Under "Contract Damages," Plaintiff alleges that the District breached its employment contract with Plaintiff as well as violated the implied duty of good faith and fair dealing. (Compl. ¶ 5(b).) There are no allegations as to Roschelle in this section nor are there any other allegations in the body of the Complaint that assert that Roschelle breached any contractual duties he may have owed Plaintiff via the Union. Moreover, although Roschelle moves to dismiss this claim, Plaintiff fails to oppose this application in her opposition papers Thus, the Court concludes that the Complaint fails to allege a breach of contract claim against Roschelle and, accordingly, does not address Roschelle's arguments in this regard.

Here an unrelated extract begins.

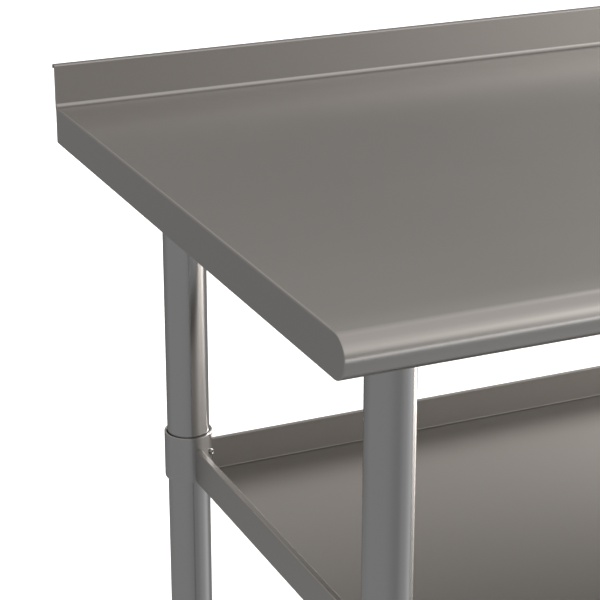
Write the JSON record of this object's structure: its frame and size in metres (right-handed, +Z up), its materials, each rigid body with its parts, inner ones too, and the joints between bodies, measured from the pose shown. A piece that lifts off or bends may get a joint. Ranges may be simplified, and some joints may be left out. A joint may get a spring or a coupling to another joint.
{
  "type": "stainless work table",
  "caption": "Stainless work table with a rolled front edge, low rear backsplash, tube legs on levelling feet, and a tray shelf whose corner collars slide on the legs.",
  "frame": {"origin": "on the floor, under the middle of the table's overall box", "axes": "+X along the table's length to the right, +Y back towards the wall, +Z up; the rolled edge faces -Y"},
  "size_m": [1.2192, 0.6096, 0.9144],
  "materials": {
    "worktop_sheet": "satin stainless sheet, fine lengthwise grain, warm grey",
    "shelf_sheet": "satin stainless sheet, fine lengthwise grain, warm grey",
    "leg_tube": "polished-seam stainless tube, satin",
    "collar_steel": "satin stainless sleeve, welded to the tray",
    "bright_screw": "bright plated set screw",
    "galvanised_steel": "galvanised steel with faint spangle",
    "socket_steel": "satin pressed steel",
    "zinc_plate": "bright zinc plate",
    "blackened_screw": "black oxide",
    "insert_zinc": "plain cast insert",
    "stem_steel": "zinc-plated threaded rod",
    "foot_steel": "satin stainless, turned",
    "pad_nylon": "moulded grey nylon"
  },
  "bodies": {
    "table": {"worktop": "worktop_sheet", "cross_channel_left": "galvanised_steel", "cross_channel_right": "galvanised_steel", "long_channel": "galvanised_steel", "channel_studs": "zinc_plate", "channel_nuts": "zinc_plate", "leg_socket_front_left": "socket_steel", "leg_socket_front_right": "socket_steel", "leg_socket_rear_left": "socket_steel", "leg_socket_rear_right": "socket_steel", "socket_bolts": "zinc_plate", "socket_nuts": "zinc_plate", "socket_set_screws": "blackened_screw", "leg_front_left": "leg_tube", "leg_front_right": "leg_tube", "leg_rear_left": "leg_tube", "leg_rear_right": "leg_tube", "leg_insert_front_left": "insert_zinc", "leg_insert_front_right": "insert_zinc", "leg_insert_rear_left": "insert_zinc", "leg_insert_rear_right": "insert_zinc"},
    "undershelf": {"undershelf_tray": "shelf_sheet", "shelf_channel": "galvanised_steel", "shelf_collar_front_left": "collar_steel", "shelf_collar_front_right": "collar_steel", "shelf_collar_rear_left": "collar_steel", "shelf_collar_rear_right": "collar_steel"},
    "set_screw_front_left": {"collar_screw_front_left": "bright_screw"},
    "set_screw_front_right": {"collar_screw_front_right": "bright_screw"},
    "set_screw_rear_left": {"collar_screw_rear_left": "bright_screw"},
    "set_screw_rear_right": {"collar_screw_rear_right": "bright_screw"},
    "glide_front_left": {"glide_pad_front_left": "pad_nylon"},
    "foot_front_left": {"foot_stem_front_left": "stem_steel", "foot_front_left": "foot_steel"},
    "glide_front_right": {"glide_pad_front_right": "pad_nylon"},
    "foot_front_right": {"foot_stem_front_right": "stem_steel", "foot_front_right": "foot_steel"},
    "glide_rear_left": {"glide_pad_rear_left": "pad_nylon"},
    "foot_rear_left": {"foot_stem_rear_left": "stem_steel", "foot_rear_left": "foot_steel"},
    "glide_rear_right": {"glide_pad_rear_right": "pad_nylon"},
    "foot_rear_right": {"foot_stem_rear_right": "stem_steel", "foot_rear_right": "foot_steel"}
  },
  "joints": [
    {"name": "shelf_height", "type": "slide", "parent": "table", "child": "undershelf", "axis": [0, 0, 1], "range_m": [-0.45, 0.22]},
    {"name": "set_screw_front_left", "type": "slide", "parent": "undershelf", "child": "set_screw_front_left", "axis": [0.7071, 0.7071, 0], "range_m": [0, 0.0015]},
    {"name": "set_screw_front_right", "type": "slide", "parent": "undershelf", "child": "set_screw_front_right", "axis": [-0.7071, 0.7071, 0], "range_m": [0, 0.0015]},
    {"name": "set_screw_rear_left", "type": "slide", "parent": "undershelf", "child": "set_screw_rear_left", "axis": [0.7071, -0.7071, 0], "range_m": [0, 0.0015]},
    {"name": "set_screw_rear_right", "type": "slide", "parent": "undershelf", "child": "set_screw_rear_right", "axis": [-0.7071, -0.7071, 0], "range_m": [0, 0.0015]},
    {"name": "foot_height_front_left", "type": "slide", "parent": "table", "child": "glide_front_left", "axis": [0, 0, 1], "range_m": [-0.0158, 0.0071]},
    {"name": "foot_turn_front_left", "type": "hinge", "parent": "glide_front_left", "child": "foot_front_left", "pos_m": [-0.5313, -0.2156, 0.02], "axis": [0, 0, 1], "range_deg": [-3254, 1464]},
    {"name": "foot_height_front_right", "type": "slide", "parent": "table", "child": "glide_front_right", "axis": [0, 0, 1], "range_m": [-0.0158, 0.0071]},
    {"name": "foot_turn_front_right", "type": "hinge", "parent": "glide_front_right", "child": "foot_front_right", "pos_m": [0.5313, -0.2156, 0.02], "axis": [0, 0, 1], "range_deg": [-3254, 1464]},
    {"name": "foot_height_rear_left", "type": "slide", "parent": "table", "child": "glide_rear_left", "axis": [0, 0, 1], "range_m": [-0.0158, 0.0071]},
    {"name": "foot_turn_rear_left", "type": "hinge", "parent": "glide_rear_left", "child": "foot_rear_left", "pos_m": [-0.5313, 0.1899, 0.02], "axis": [0, 0, 1], "range_deg": [-3254, 1464]},
    {"name": "foot_height_rear_right", "type": "slide", "parent": "table", "child": "glide_rear_right", "axis": [0, 0, 1], "range_m": [-0.0158, 0.0071]},
    {"name": "foot_turn_rear_right", "type": "hinge", "parent": "glide_rear_right", "child": "foot_rear_right", "pos_m": [0.5313, 0.1899, 0.02], "axis": [0, 0, 1], "range_deg": [-3254, 1464]}
  ],
  "couplings": [
    {"joint": "foot_turn_front_left", "follows": "foot_height_front_left", "rad_per_m": 3590.4},
    {"joint": "foot_turn_front_right", "follows": "foot_height_front_right", "rad_per_m": 3590.4},
    {"joint": "foot_turn_rear_left", "follows": "foot_height_rear_left", "rad_per_m": 3590.4},
    {"joint": "foot_turn_rear_right", "follows": "foot_height_rear_right", "rad_per_m": 3590.4}
  ]
}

With regard to Plaintiff's claim for defamation, a plaintiff must identify the alleged defamatory statement, the person who made statement, when the statement was made, and the third parties to whom statement was published. See, e.g., Treppel v. Biovail Corp., No. 03 Civ. 3002, 2005 WL 2086339, at *8 (S.D.N.Y. Aug. 30, 2005). Plaintiff's claim fails because she does not allege that Roschelle made a false statement about her that was published to third parties. Rather, the alleged defamatory statement, the May 21, 2004 letter, was written by Brown. Accordingly, Plaintiff's defamation claim is dismissed as to Roschelle.


For all of the above reasons, defendant Roschelle's motion to dismiss the Complaint is GRANTED in part and DENIED in part. The motion is GRANTED as to Plaintiff's claims:

(1) under the ADEA; (2) under Section 1983 based on an alleged deprivation of property interests under the Fourteenth Amendment; (3) for breach of contract; and (4) for defamation. The motion is DENIED as to Plaintiff's claims: (1) under the NYSHRL; and (2) under Section 1983 based on First Amendment retaliation AND Fourteenth Amendment deprivation of a protected liberty interest.